Minority organizations and leaders are working to ensure everyone in their communities are counted but they need the support of all to make it happen.

America is at a tipping point—standing on the precipice of becoming a minority-majority nation. But this will be delayed if minority groups continue to be undercounted.

Why it Matters

The 2020 Census count will determine how states will be allocated seats in the U.S. House of Representatives; how federal dollars will be distributed for essential services like: education, housing, healthcare, transportation networks, social services, public safety, and job training; and, businesses will use the data to determine where to locate factories, build shopping centers, movie theaters, banks and offices.

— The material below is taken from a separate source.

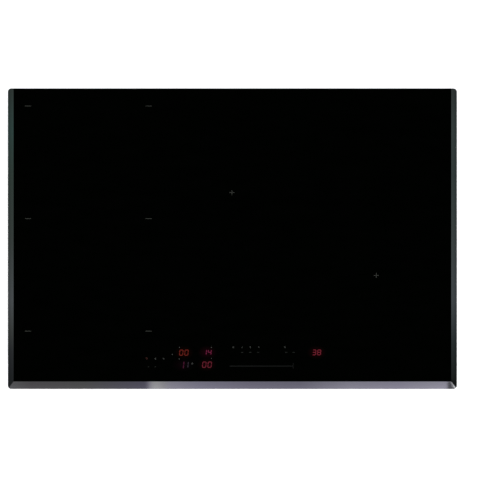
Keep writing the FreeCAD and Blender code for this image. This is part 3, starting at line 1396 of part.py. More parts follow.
def cover_pin():
    """Steel pin that the cover swings on."""
    return hinge_bar(PIN_RADIUS, DOOR_LEFT - ENTRY_RIB + 0.5, BOX_HALF_X)


# ================================================================== gripping springs
def on_side(side, y):
    """Maps a distance out from the casing wall and a height to a point beside the casing."""
    return lambda u, v: Vector(side * (CASING_HALF_X + u), y, v)


def spring_hook(side, y):
    """Screwed steel strip whose lower end curls round the leaf's eye."""
    at = on_side(side, y - GRIP_WIDTH / 2)
    reach = EYE_RADIUS + EYE_FIT + GRIP_SHEET
    inner = EYE_RADIUS + EYE_FIT
    end = radians(CURL_END)
    centre = (EYE_REACH, EYE_HEIGHT)

    def point(radius, angle):
        return at(centre[0] + radius * cos(angle), centre[1] + radius * sin(angle))

    middle = (pi + 2 * pi + end) / 2
    edges = [
        Part.makeLine(at(0, GRIP_TOP), at(0, EYE_HEIGHT)),
        Part.Arc(point(reach, pi), point(reach, middle), point(reach, end)).toShape(),
        Part.makeLine(point(reach, end), point(inner, end)),
        Part.Arc(point(inner, end), point(inner, middle), point(inner, pi)).toShape(),
        Part.makeLine(at(GRIP_SHEET, EYE_HEIGHT), at(GRIP_SHEET, GRIP_TOP)),
        Part.makeLine(at(GRIP_SHEET, GRIP_TOP), at(0, GRIP_TOP)),
    ]
    body = Part.Face(Part.Wire(edges)).extrude(BACK * GRIP_WIDTH)
    hole = Part.makeCylinder(
        SCREW_SHANK + SCREW_CLEARANCE,
        GRIP_SHEET + 4,
        Vector(side * (CASING_HALF_X - 2), y, GRIP_SCREW_HEIGHT),
        RIGHT * side,
    )
    return body.cut(hole)


def spring_leaf(side, y):
    """Springy leaf that leans out to grip the cut-out: an eye, a long flank and a turned-in tip."""
    at = on_side(side, y - GRIP_WIDTH / 2)
    half = LEAF_SHEET / 2
    path = [
        (EYE_REACH, EYE_HEIGHT),
        (LEAF_PEAK_REACH - half, LEAF_PEAK_HEIGHT),
        (LEAF_TIP_REACH, LEAF_TIP_HEIGHT),
    ]
    flank = strip(path, LEAF_SHEET, LEAF_BEND, at).extrude(BACK * GRIP_WIDTH)
    eye_start = at(EYE_REACH, EYE_HEIGHT)
    eye = Part.makeCylinder(EYE_RADIUS, GRIP_WIDTH, eye_start, BACK)
    window = Part.makeCylinder(
        LEAF_WINDOW, LEAF_PEAK_REACH + 6, Vector(side * CASING_HALF_X, y, GRIP_SCREW_HEIGHT), RIGHT * side
    )
    return fuse([flank, eye]).cut(window)


# ================================================================== wiring
def coil_leads():
    """Two insulated leads for each coil, from the winding's ends down to their socket."""
    leads = []
    run = PLATE_BOTTOM - LEAD_RADIUS - 1.2
    under = FORMER_BOTTOM - LEAD_RADIUS - 0.2
    end = BOARD_TOP + 3.0
    for name, x, y, half_x, half_y, corner in COILS:
        first, last = winding_ends(half_x, corner)
        starts = (
            [Vector(x + first - LITZ / 2 - 1.2, y, LITZ_BOTTOM + LITZ / 2)],
            [Vector(x + last, y, LITZ_BOTTOM - 0.2), Vector(x + last, y, under)],
        )
        for points, route in zip(starts, lead_routes(name, x, y)):
            level = points[-1].z
            path = points + [Vector(*route[0], level)]
            path += [Vector(px, py, run) for px, py in route]
            path.append(Vector(*route[-1], end))
            leads.append(tube(path, LEAD_RADIUS, LEAD_BEND))
    return leads


def mains_wires():
    """One wire from each pole of the terminal block to the filter board."""
    wires = []
    end_y = mains_plug_y()
    for x, z in pole_places():
        points = [
            Vector(x, BOX_FRONT + BOX_WALL, z),
            Vector(x, end_y, z),
            Vector(x, end_y, BOARD_TOP + 3.0),
        ]
        wires.append(tube(points, MAINS_RADIUS, MAINS_BEND))
    return wires


def panel_ribbon():
    """Flat cable from the touch board down to the filter board."""
    end_y = ribbon_socket_y()
    path = [
        (PANEL_Y, PANEL_BOARD_BOTTOM),
        (PANEL_Y, RIBBON_HEIGHT),
        (end_y, RIBBON_HEIGHT),
        (end_y, BOARD_TOP + 3.0),
    ]
    section = strip(path, RIBBON_THICKNESS, RIBBON_BEND, lambda u, v: Vector(-RIBBON_WIDTH / 2, u, v))
    return section.extrude(RIGHT * RIBBON_WIDTH)


# ================================================================== the assembly
def assembly():
    """Every node by name, each with its solids."""
    nodes = {
        "glass_panel": [glass_panel()],
        "worktop_seal": worktop_seal(),
        "glue_line": [glue_line()],
        "carrier_frame": [carrier_frame()],
        "bottom_casing": [bottom_casing()],
        "coil_support_plate": [support_plate()],
        "plate_posts": plate_posts(),
        "filter_board": [circuit_board(0, FILTER_Y, FILTER_WIDTH, FILTER_DEPTH, [])],
        "film_capacitors": film_capacitors(),
        "filter_chokes": filter_chokes(),
        "board_connectors": board_connectors(),
        "panel_carrier": [panel_carrier()],
        "touch_board": [touch_board()],
        "digit_displays": digit_displays(),
        "touch_pads": touch_pads(),
        "terminal_box": [terminal_box()],
        "cable_bushing": [cable_bushing()],
        "terminal_block": [terminal_block()],
        "terminal_screws": terminal_screws(),
        "terminal_cover": [terminal_cover()],
        "cover_pin": [cover_pin()],
        "coil_leads": coil_leads(),
        "mains_wires": mains_wires(),
        "panel_ribbon": [panel_ribbon()],
    }
    screw = pan_head_screw()
    wall_places = casing_screw_places() + grip_screw_places() + box_screw_places()
    nodes["casing_screws"] = [facing(screw, out, at) for at, out in wall_places]
    inner_places = [(x, y, PLATE_TOP) for x, y in post_places()]
    for _, module_x in MODULES:
        inner_places += [(x, y, SINK_BOTTOM + SINK_BASE) for x, y in sink_screw_places(module_x)]
    nodes["inner_screws"] = [facing(screw, UP, Vector(*place)) for place in inner_places]
    nodes["ferrite_bars"] = []
    nodes["mica_sheets"] = []
    for name, x, y, half_x, half_y, corner in COILS:
        nodes["coil_former_" + name] = [coil_former(x, y, half_x, half_y, corner)]
        nodes["coil_winding_" + name] = [coil_winding(x, y, half_x, half_y, corner)]
        nodes["sensor_" + name] = [sensor(x, y)]
        nodes["sensor_spring_" + name] = [sensor_spring(x, y)]
        nodes["ferrite_bars"] += ferrite_bars(x, y, corner)
        nodes["mica_sheets"].append(mica_sheet(x, y, half_x, half_y, corner))
    nodes["board_trays"] = [board_tray(0, FILTER_Y, FILTER_WIDTH, FILTER_DEPTH, [])]
    nodes["power_transistors"] = []
    nodes["heat_sinks"] = []
    nodes["fan_motors"] = []
    for name, x in MODULES:
        posts = sink_screw_places(x)
        nodes["board_trays"].append(board_tray(x, BOARD_Y, BOARD_WIDTH, BOARD_DEPTH, posts))
        nodes["power_board_" + name] = [circuit_board(x, BOARD_Y, BOARD_WIDTH, BOARD_DEPTH, posts)]
        nodes["heat_sinks"].append(heat_sink(x))
        nodes["fan_housing_" + name] = [fan_housing(x)]
        nodes["fan_impeller_" + name] = [fan_impeller(x)]
        nodes["power_transistors"] += power_transistors(x)
        nodes["fan_motors"].append(fan_motor(x))
    nodes["spring_hooks"] = []
    for name, side, y in grip_places():
        nodes["spring_hooks"].append(spring_hook(side, y))
        nodes["spring_leaf_" + name] = [spring_leaf(side, y)]
    return nodes


def main():
    """Writes one STEP file for each node."""
    os.makedirs("parts", exist_ok=True)
    for name, solids in assembly().items():
        shape = solids[0] if len(solids) == 1 else Part.Compound(solids)
        shape.exportStep("parts/" + name + ".step")
        state = "ok" if shape.isValid() else "INVALID"
        print(f"{name}: {len(shape.Solids)} solid(s), {shape.Volume / 1000:.2f} cm3, {state}")


main()
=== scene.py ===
# %% [markdown]
# # A built-in induction cooktop
# The object is a black glass-ceramic panel with ground bevels, glued to a steel frame over a
# shallow galvanised casing. Every part could be modelled again here, but the solid model has them
# at their true size. So this script adds only what it lacks: printed marks, lit digits, a blank
# rating plate, merged copies of the springs and a finish for each part. The model is loaded first,
# because each position below comes from it.

# %% Load the solid model
import math

import bmesh
import bpy
from mathutils import Matrix, Vector


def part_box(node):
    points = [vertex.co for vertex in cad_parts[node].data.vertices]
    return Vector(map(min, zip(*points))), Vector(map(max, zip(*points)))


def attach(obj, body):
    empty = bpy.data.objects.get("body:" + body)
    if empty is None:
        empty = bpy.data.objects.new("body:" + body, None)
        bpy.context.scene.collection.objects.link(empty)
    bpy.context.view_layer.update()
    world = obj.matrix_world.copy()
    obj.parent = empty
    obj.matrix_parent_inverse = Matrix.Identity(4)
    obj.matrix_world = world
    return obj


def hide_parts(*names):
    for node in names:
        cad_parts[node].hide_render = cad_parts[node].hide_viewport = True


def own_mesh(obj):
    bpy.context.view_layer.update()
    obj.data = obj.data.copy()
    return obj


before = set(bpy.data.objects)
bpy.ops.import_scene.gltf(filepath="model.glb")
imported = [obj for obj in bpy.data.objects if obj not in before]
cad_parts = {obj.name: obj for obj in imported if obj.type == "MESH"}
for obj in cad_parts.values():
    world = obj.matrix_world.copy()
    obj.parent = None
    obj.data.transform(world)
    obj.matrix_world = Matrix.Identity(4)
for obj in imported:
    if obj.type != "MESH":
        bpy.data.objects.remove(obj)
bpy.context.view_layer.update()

MM = 0.001
glass_low, glass_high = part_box("glass_panel")
GLASS_TOP = glass_high.z
print("glass panel", [round(size / MM, 1) for size in glass_high - glass_low], "mm")

# %% [markdown]
# ## Working by hand in code
# New pieces are made with the tools that a modeller uses by hand. Mesh data could be written
# directly, but the operators show each step by its usual name. They act on whatever is selected,
# so small helpers keep that under control: one empties the selection, one picks faces or edges by
# their place and direction, one joins pieces, and one fixes a finished piece in place, so that its
# object stays at the origin.

# %% Selecting and finishing helpers
def start_clean():
    """Leave edit mode and deselect everything, so that an operator meets only its own piece."""
    if bpy.context.object and bpy.context.object.mode == "EDIT":
        bpy.ops.object.mode_set(mode="OBJECT")
    bpy.ops.object.select_all(action="DESELECT")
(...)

In addition, although individual census records are protected for 72 years, when the information is ultimately released, it is possible our great-great grandchildren may some day use this information in their studies and/or to help them learn about their family’s history.

As Black leaders and organizations across California and the nation work assertively to help assure segments of Black communities historically undercounted are not left out in 2020, it is incumbent upon every member of the African American family at-large to play a role in this important effort.

Some of the ways to do so is first to be sure your household responds to the questionnaire. You can also assist by helping to educate your family and friends about the critical importance of being counted; by offering to assist family members, friends and neighbors who may need help completing their census document; by reaching out to local church and community groups to see how you can help members of your community fully participate in this effort; and/or by signing up  here to be a census taker or to apply for any of the other 2020 Census jobs that may be available in your community.

Everyone in the Black community counts. Everyone can and must do their part to make sure everyone in the Black community is counted.